>> Start

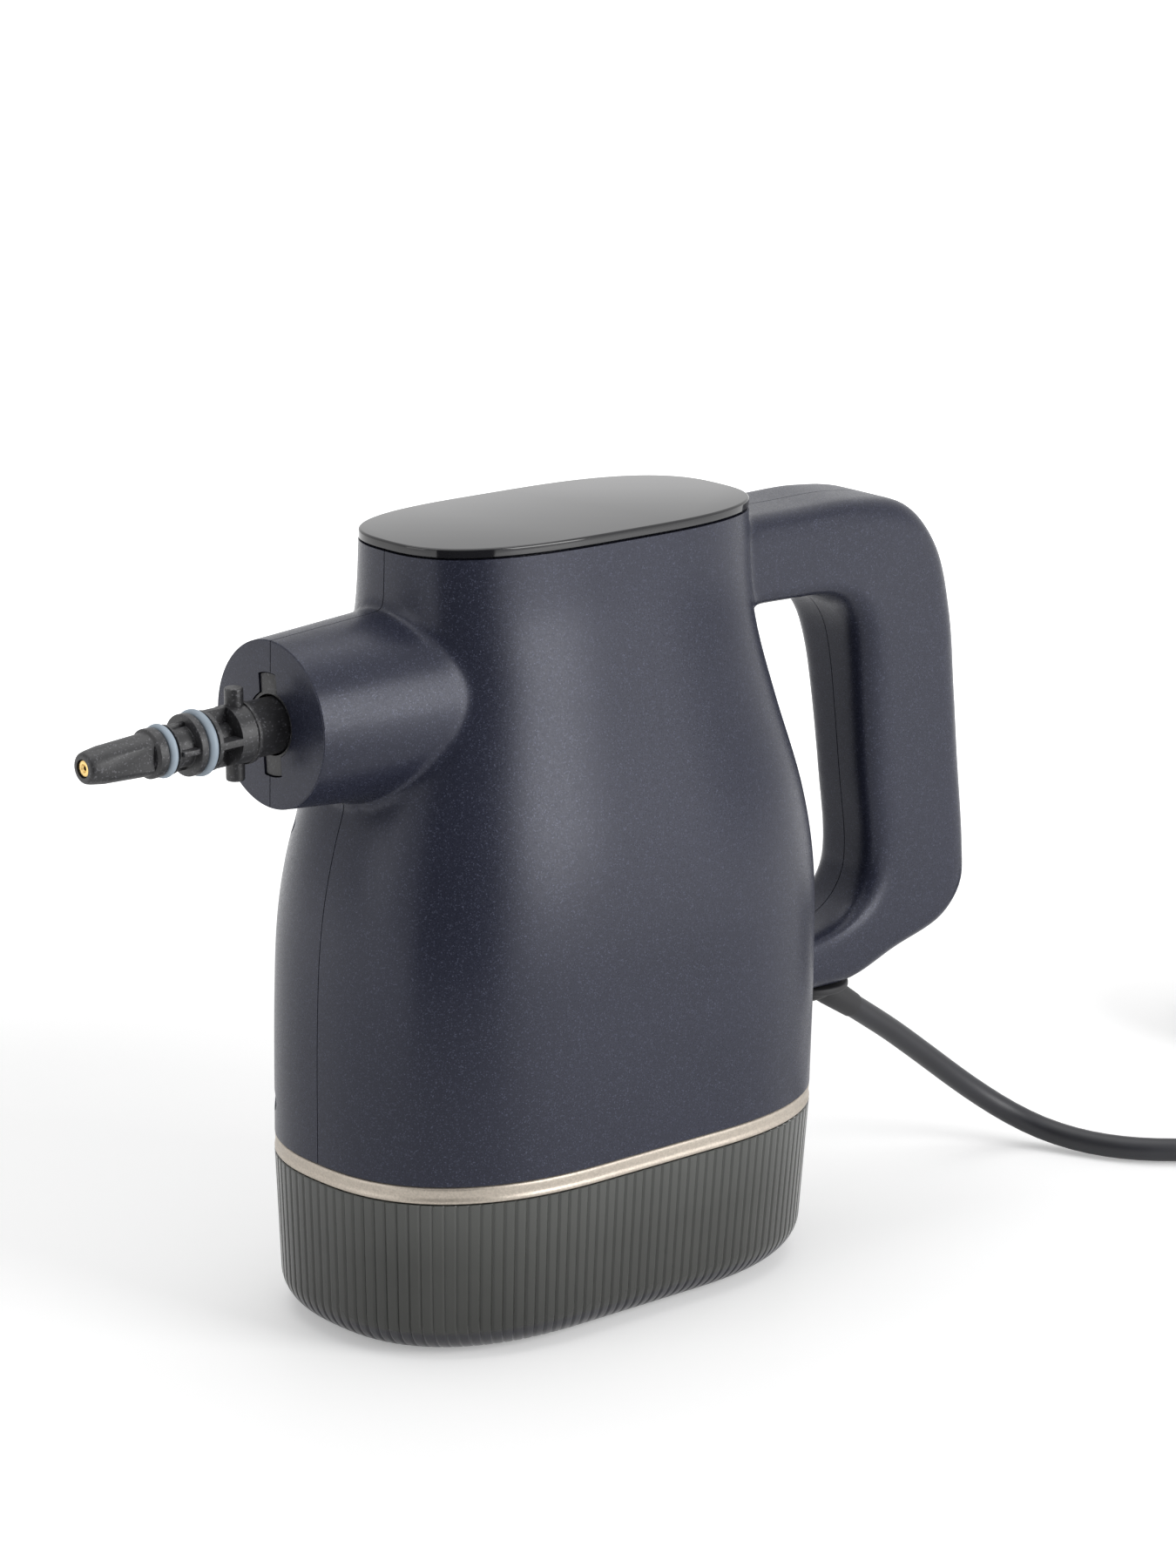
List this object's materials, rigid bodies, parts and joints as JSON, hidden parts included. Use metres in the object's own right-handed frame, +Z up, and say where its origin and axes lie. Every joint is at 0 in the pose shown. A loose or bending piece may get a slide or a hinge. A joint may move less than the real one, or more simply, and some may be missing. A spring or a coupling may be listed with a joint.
{
  "type": "handheld wallpaper steamer",
  "caption": "Upright handheld steamer with fluted water tank base, bayonet steam nozzle on a short spout, closed loop handle and corded plug.",
  "frame": {"origin": "centre of the water tank's flat underside, on the plane where the two body shells part", "axes": "+X towards the handle, -X out through the nozzle; +Z up; +Y to the filler flap's side; -Y to the plain side"},
  "size_m": [0.6777, 0.1296, 0.24],
  "materials": {
    "body_paint": "satin navy-charcoal coating with a fine metallic fleck",
    "gloss_black": "high-gloss black touch panel",
    "champagne": "satin champagne metallised plastic",
    "smoky_clear": "translucent smoky grey-green plastic",
    "black_plastic": "black glass-filled plastic",
    "seal_blue_grey": "blue-grey silicone rubber",
    "rubber_black": "matt black rubber",
    "brass": "plain brass",
    "cast_aluminium": "die-cast",
    "steel": "bright steel",
    "silicone": "translucent silicone",
    "white_plastic": "off-white plastic",
    "board_green": "green lacquered circuit board",
    "cord_black": "satin dark grey flexible cord sheath",
    "plug_black": "moulded black plug"
  },
  "bodies": {
    "housing": {"left_shell": "body_paint", "right_shell": "body_paint", "top_panel": "gloss_black", "control_board": "board_green", "trim_ring": "champagne", "water_tank": "smoky_clear", "tank_lid": "black_plastic", "tank_seal": "rubber_black", "filler_neck": "black_plastic", "flap_hinge_pin": "steel", "nozzle": "black_plastic", "nozzle_seal_large": "seal_blue_grey", "nozzle_seal_small": "seal_blue_grey", "steam_jet": "brass", "nozzle_mount": "black_plastic", "steam_pipe": "steel", "boiler_base": "cast_aluminium", "boiler_gasket": "silicone", "boiler_cover": "cast_aluminium", "boiler_cradle": "steel", "heating_element": "steel", "thermostat": "white_plastic", "thermal_fuse": "white_plastic", "pump_coil": "black_plastic", "pump_yoke": "steel", "pump_tube": "white_plastic", "pump_inlet": "white_plastic", "pump_foot_front": "rubber_black", "pump_foot_rear": "rubber_black", "suction_hose": "silicone", "intake_filter": "white_plastic", "delivery_hose": "silicone", "terminal_block": "white_plastic", "inner_lead": "cord_black", "board_lead": "white_plastic", "heater_lead": "silicone", "shell_screw_1": "steel", "shell_screw_2": "steel", "shell_screw_3": "steel", "shell_screw_4": "steel", "shell_screw_5": "steel", "shell_screw_6": "steel", "shell_screw_7": "steel", "cord_gland": "rubber_black", "strain_relief": "rubber_black", "power_cord": "cord_black", "cord_coil": "cord_black", "cord_end": "cord_black", "cord_tie": "rubber_black", "plug_sleeve": "plug_black", "plug_body": "plug_black", "plug_fuse_carrier": "plug_black", "plug_pin_earth": "brass", "plug_pin_neutral": "brass", "plug_pin_live": "brass"},
    "flap": {"filler_flap": "body_paint", "filler_bung": "rubber_black"},
    "plunger": {"pump_plunger": "steel"}
  },
  "joints": [
    {"name": "flap_hinge", "type": "hinge", "parent": "housing", "child": "flap", "pos_m": [-0.022, 0.05041, 0.101], "axis": [0, 0, -1], "range_deg": [0, 95]},
    {"name": "plunger_slide", "type": "slide", "parent": "housing", "child": "plunger", "axis": [1, 0, 0], "range_m": [-0.0015, 0.0015], "stiffness_N_per_m": 200}
  ]
}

>> End

▶ _SET PROBLEM_
Return every line of the material exactly.

▶ _SOLVED EXERCISE_
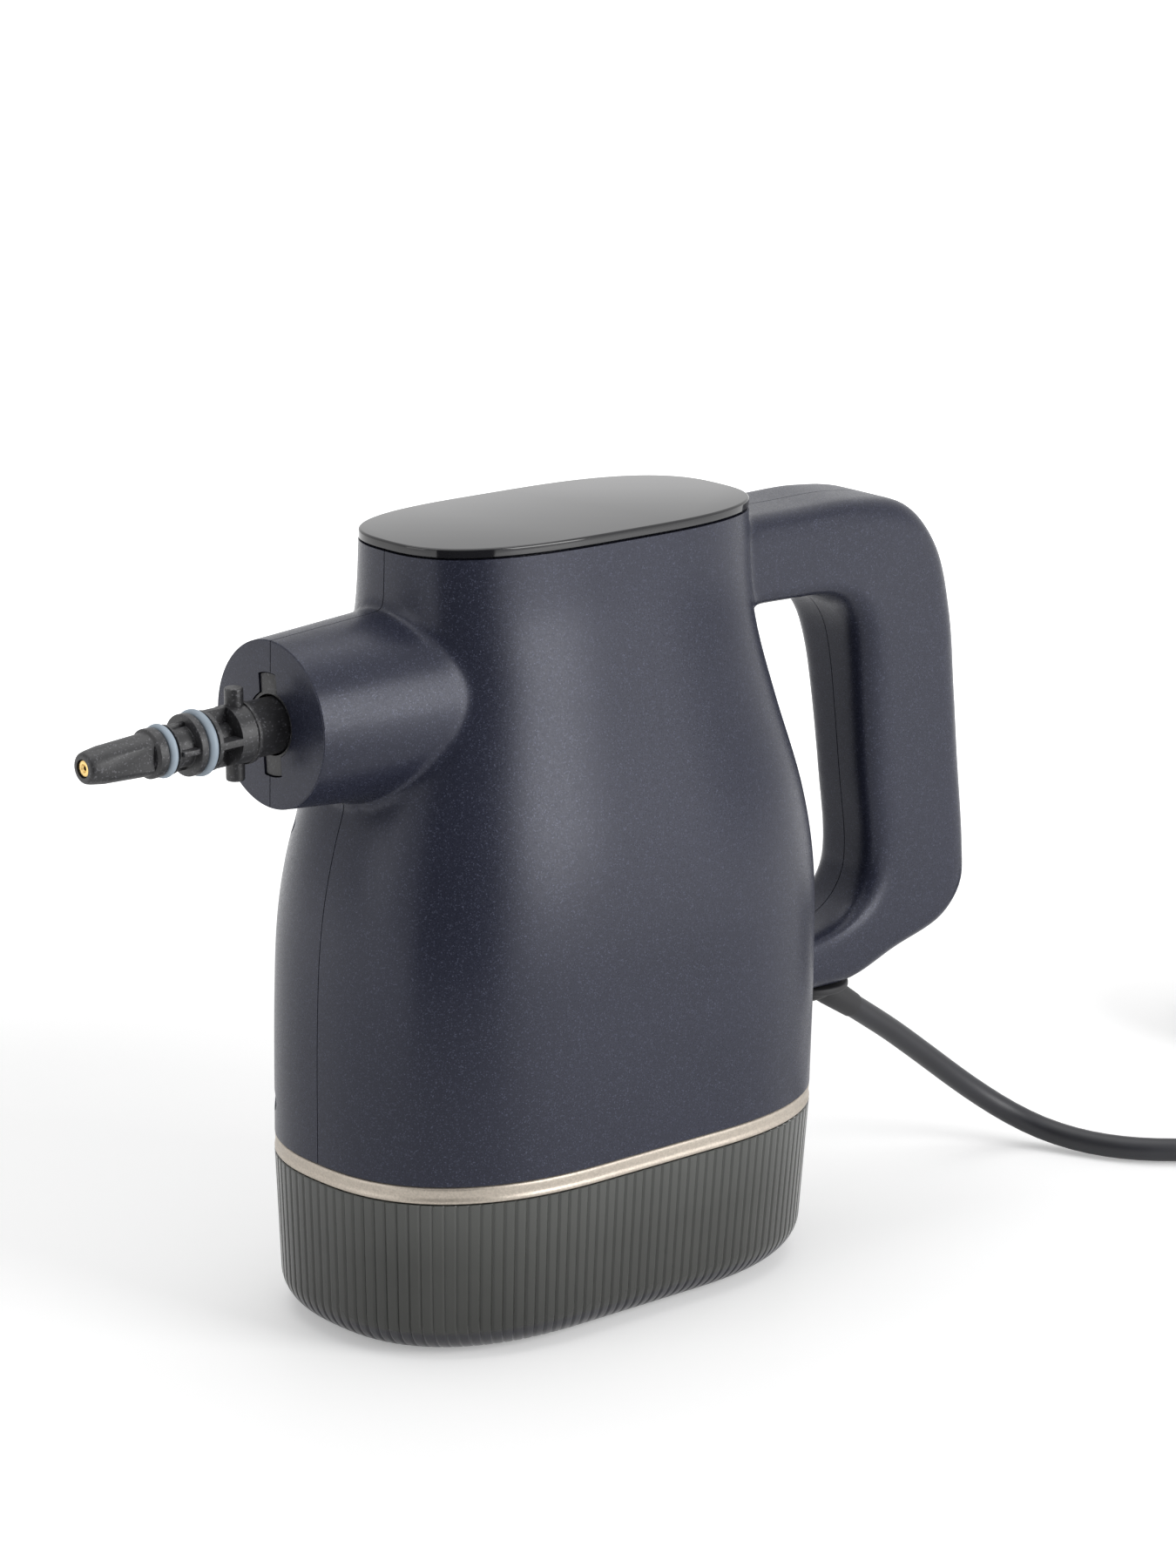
List this object's materials, rigid bodies, parts and joints as JSON, hidden parts included. Use metres in the object's own right-handed frame, +Z up, and say where its origin and axes lie. Every joint is at 0 in the pose shown. A loose or bending piece may get a slide or a hinge. A joint may move less than the real one, or more simply, and some may be missing. A spring or a coupling may be listed with a joint.
{
  "type": "handheld wallpaper steamer",
  "caption": "Upright handheld steamer with fluted water tank base, bayonet steam nozzle on a short spout, closed loop handle and corded plug.",
  "frame": {"origin": "centre of the water tank's flat underside, on the plane where the two body shells part", "axes": "+X towards the handle, -X out through the nozzle; +Z up; +Y to the filler flap's side; -Y to the plain side"},
  "size_m": [0.6777, 0.1296, 0.24],
  "materials": {
    "body_paint": "satin navy-charcoal coating with a fine metallic fleck",
    "gloss_black": "high-gloss black touch panel",
    "champagne": "satin champagne metallised plastic",
    "smoky_clear": "translucent smoky grey-green plastic",
    "black_plastic": "black glass-filled plastic",
    "seal_blue_grey": "blue-grey silicone rubber",
    "rubber_black": "matt black rubber",
    "brass": "plain brass",
    "cast_aluminium": "die-cast",
    "steel": "bright steel",
    "silicone": "translucent silicone",
    "white_plastic": "off-white plastic",
    "board_green": "green lacquered circuit board",
    "cord_black": "satin dark grey flexible cord sheath",
    "plug_black": "moulded black plug"
  },
  "bodies": {
    "housing": {"left_shell": "body_paint", "right_shell": "body_paint", "top_panel": "gloss_black", "control_board": "board_green", "trim_ring": "champagne", "water_tank": "smoky_clear", "tank_lid": "black_plastic", "tank_seal": "rubber_black", "filler_neck": "black_plastic", "flap_hinge_pin": "steel", "nozzle": "black_plastic", "nozzle_seal_large": "seal_blue_grey", "nozzle_seal_small": "seal_blue_grey", "steam_jet": "brass", "nozzle_mount": "black_plastic", "steam_pipe": "steel", "boiler_base": "cast_aluminium", "boiler_gasket": "silicone", "boiler_cover": "cast_aluminium", "boiler_cradle": "steel", "heating_element": "steel", "thermostat": "white_plastic", "thermal_fuse": "white_plastic", "pump_coil": "black_plastic", "pump_yoke": "steel", "pump_tube": "white_plastic", "pump_inlet": "white_plastic", "pump_foot_front": "rubber_black", "pump_foot_rear": "rubber_black", "suction_hose": "silicone", "intake_filter": "white_plastic", "delivery_hose": "silicone", "terminal_block": "white_plastic", "inner_lead": "cord_black", "board_lead": "white_plastic", "heater_lead": "silicone", "shell_screw_1": "steel", "shell_screw_2": "steel", "shell_screw_3": "steel", "shell_screw_4": "steel", "shell_screw_5": "steel", "shell_screw_6": "steel", "shell_screw_7": "steel", "cord_gland": "rubber_black", "strain_relief": "rubber_black", "power_cord": "cord_black", "cord_coil": "cord_black", "cord_end": "cord_black", "cord_tie": "rubber_black", "plug_sleeve": "plug_black", "plug_body": "plug_black", "plug_fuse_carrier": "plug_black", "plug_pin_earth": "brass", "plug_pin_neutral": "brass", "plug_pin_live": "brass"},
    "flap": {"filler_flap": "body_paint", "filler_bung": "rubber_black"},
    "plunger": {"pump_plunger": "steel"}
  },
  "joints": [
    {"name": "flap_hinge", "type": "hinge", "parent": "housing", "child": "flap", "pos_m": [-0.022, 0.05041, 0.101], "axis": [0, 0, -1], "range_deg": [0, 95]},
    {"name": "plunger_slide", "type": "slide", "parent": "housing", "child": "plunger", "axis": [1, 0, 0], "range_m": [-0.0015, 0.0015], "stiffness_N_per_m": 200}
  ]
}